SHORT EXERCISE:
Return only the lines running from the top of the entries to the line with "return make_object(name, points, faces, material, sharp=75)", inclusive, exactly as written.
* * * * * * *
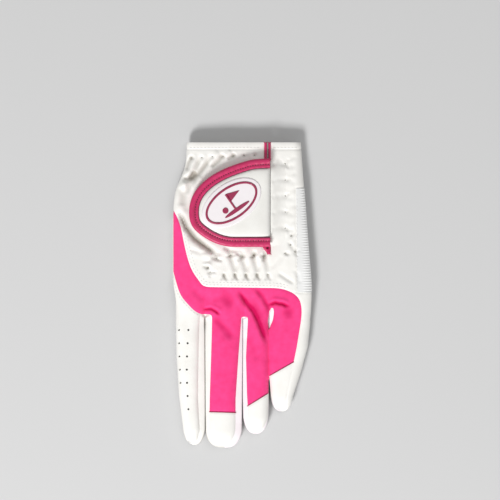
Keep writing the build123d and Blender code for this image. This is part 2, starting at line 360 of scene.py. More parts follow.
def panel_piece(name, loops, shape, material, spacing=0.8, thick=SKIN, below=False, tuck=TUCK, painted_shade=None,
                end=NOWHERE):
    """A cloth panel: triangles fill its flat outline, shape(s, y) gives the outer points, and its edge turns
    in by tuck, so that two panels side by side leave a seam between them."""
    flat, triangles = panel_points(loops, spacing)
    s, y = flat.T
    corners = flat[triangles]
    area = np.cross(corners[:, 1] - corners[:, 0], corners[:, 2] - corners[:, 0])
    triangles = np.where((area > 0)[:, None], triangles, triangles[:, ::-1])
    normal = surface_normal(shape, s, y)
    if below:
        normal, triangles = -normal, triangles[:, ::-1]
    depth = tuck * (1 - smooth(0, TUCK_WIDTH, seam_distance(loops[0], flat))) * smooth(end + 0.5, end + 4, y)
    outer = shape(s, y) - normal * depth[:, None]
    faces = [tuple(t) for t in triangles.tolist()]
    return sheet(name, outer, normal * thick, faces, material, flat, painted_shade(s, y) if painted_shade else None)


def hose(centre, radius, side, up, sides):
    """Points and faces of a closed round cord: a ring about each centre, and two end caps."""
    angle = np.arange(sides)[:, None] * 2 * math.pi / sides
    ring = side[..., None, :] * np.cos(angle) + up[..., None, :] * np.sin(angle)
    points = (centre[:, None] + np.reshape(radius, (-1, 1, 1)) * ring).reshape(-1, 3)
    last = (len(centre) - 1) * sides
    faces = [tuple(range(sides))[::-1], tuple(range(last, last + sides))]
    for a in range(last):
        b = a + 1 if (a + 1) % sides else a + 1 - sides
        faces.append((a, b, b + sides, a + sides))
    return points, faces


def tube(name, centre, radius, material):
    """A round cord along a path of points."""
    run = unit(np.gradient(centre, axis=0))
    side = unit(np.cross(run, UP))
    points, faces = hose(centre, radius, side, np.cross(side, run), CORD_SIDES)
    return make_object(name, points, faces, material, sharp=75)


def stitches(name, path, shape, material, length, gap, radius, lift):
    """A row of thread stitches lying on a surface along a plan path; shape(x, y) gives the surface."""
    path = np.asarray(path, float)
    along, share = travelled(path), np.linspace(0, 1, STITCH_RINGS)
    bulge = np.sqrt(np.maximum(0.04, 1 - (2 * share - 1) ** 4))
    points, faces = [], []
    where = gap / 2
    while where + length < along[-1]:
        at = where + length * share
        centre = shape(np.interp(at, along, path[:, 0]), np.interp(at, along, path[:, 1]))
        run = unit(centre[-1] - centre[0])
        side = unit(np.cross(run, UP))
        up = np.cross(side, run)
        middle = centre + np.outer(lift * bulge - 0.12 * (1 - bulge), up)
        more, skin = hose(middle, radius * bulge, side, up, STITCH_SIDES)
        faces += [tuple(corner + len(points) for corner in face) for face in skin]
        points += list(more)
        where += length + gap
    return make_object(name, points, faces, material, sharp=70)


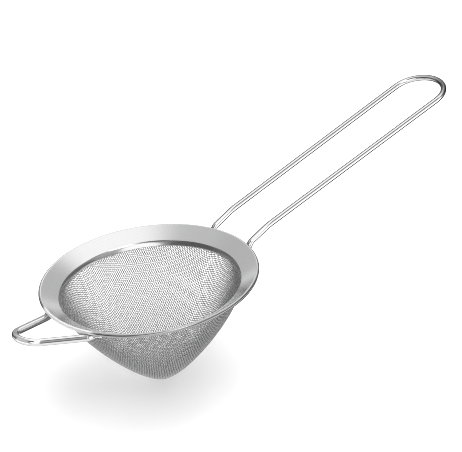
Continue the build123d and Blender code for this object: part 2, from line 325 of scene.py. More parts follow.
def wire_material(name, outline_shade_start, outline_shade_end, outline_shade_tone, rough=0.05):
    """Drawn and polished wire with faint die lines along X. The edge values set where, in facing
    angle, painted shade darkens its outline, and to what tone."""
    material, tree, shader = new_material(name)
    position = add_node(tree, "ShaderNodeTexCoord").outputs["Object"]
    stretched = add_node(tree, "ShaderNodeMapping", {"Scale": (60.0, 1800.0, 1800.0),
                                                     "Vector": position}).outputs[0]
    lines = noise(tree, stretched, Scale=1.0, Detail=3.0)
    broad = noise(tree, position, Scale=160.0, Detail=2.0)
    roughness = map_range(tree, broad, (0.0, 1.0), (rough * 0.7, rough * 1.5), smooth=False)
    colour = ramp(tree, lines, [(0.30, [c * 0.95 for c in WIRE_COLOUR]), (0.70, WIRE_COLOUR)])
    # painted shade: the outline of a polished wire is darkened by facing angle, standing in for the
    # dark reflections at its edges
    facing = add_node(tree, "ShaderNodeLayerWeight", {"Blend": 0.5}).outputs["Facing"]
    edge = ramp(tree, facing, [(outline_shade_start, (1.0,) * 3), (outline_shade_end, (outline_shade_tone,) * 3)])
    # inputs 6 and 7 are the mix node's colour pair, output 2 its colour
    toned = add_node(tree, "ShaderNodeMix", {0: 1.0, 6: colour, 7: edge},
                     data_type="RGBA", blend_type="MULTIPLY").outputs[2]
    set_inputs(tree, shader, {"Base Color": toned, "Roughness": roughness, "Metallic": 1.0,
                              "Normal": fine_bump(tree, lines, 0.12)})
    return material


def cloth_material():
    material, tree, shader = new_material("cloth_wire")
    set_inputs(tree, shader, {"Metallic": 1.0, "Base Color": (*SHADED_CLOTH_COLOUR, 1),
                              "Roughness": 0.12})
    return material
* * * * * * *
THE REPLY:
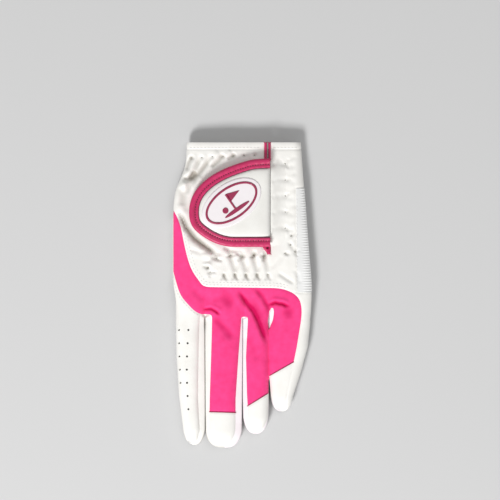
Keep writing the build123d and Blender code for this image. This is part 2, starting at line 360 of scene.py. More parts follow.
def panel_piece(name, loops, shape, material, spacing=0.8, thick=SKIN, below=False, tuck=TUCK, painted_shade=None,
                end=NOWHERE):
    """A cloth panel: triangles fill its flat outline, shape(s, y) gives the outer points, and its edge turns
    in by tuck, so that two panels side by side leave a seam between them."""
    flat, triangles = panel_points(loops, spacing)
    s, y = flat.T
    corners = flat[triangles]
    area = np.cross(corners[:, 1] - corners[:, 0], corners[:, 2] - corners[:, 0])
    triangles = np.where((area > 0)[:, None], triangles, triangles[:, ::-1])
    normal = surface_normal(shape, s, y)
    if below:
        normal, triangles = -normal, triangles[:, ::-1]
    depth = tuck * (1 - smooth(0, TUCK_WIDTH, seam_distance(loops[0], flat))) * smooth(end + 0.5, end + 4, y)
    outer = shape(s, y) - normal * depth[:, None]
    faces = [tuple(t) for t in triangles.tolist()]
    return sheet(name, outer, normal * thick, faces, material, flat, painted_shade(s, y) if painted_shade else None)


def hose(centre, radius, side, up, sides):
    """Points and faces of a closed round cord: a ring about each centre, and two end caps."""
    angle = np.arange(sides)[:, None] * 2 * math.pi / sides
    ring = side[..., None, :] * np.cos(angle) + up[..., None, :] * np.sin(angle)
    points = (centre[:, None] + np.reshape(radius, (-1, 1, 1)) * ring).reshape(-1, 3)
    last = (len(centre) - 1) * sides
    faces = [tuple(range(sides))[::-1], tuple(range(last, last + sides))]
    for a in range(last):
        b = a + 1 if (a + 1) % sides else a + 1 - sides
        faces.append((a, b, b + sides, a + sides))
    return points, faces


def tube(name, centre, radius, material):
    """A round cord along a path of points."""
    run = unit(np.gradient(centre, axis=0))
    side = unit(np.cross(run, UP))
    points, faces = hose(centre, radius, side, np.cross(side, run), CORD_SIDES)
    return make_object(name, points, faces, material, sharp=75)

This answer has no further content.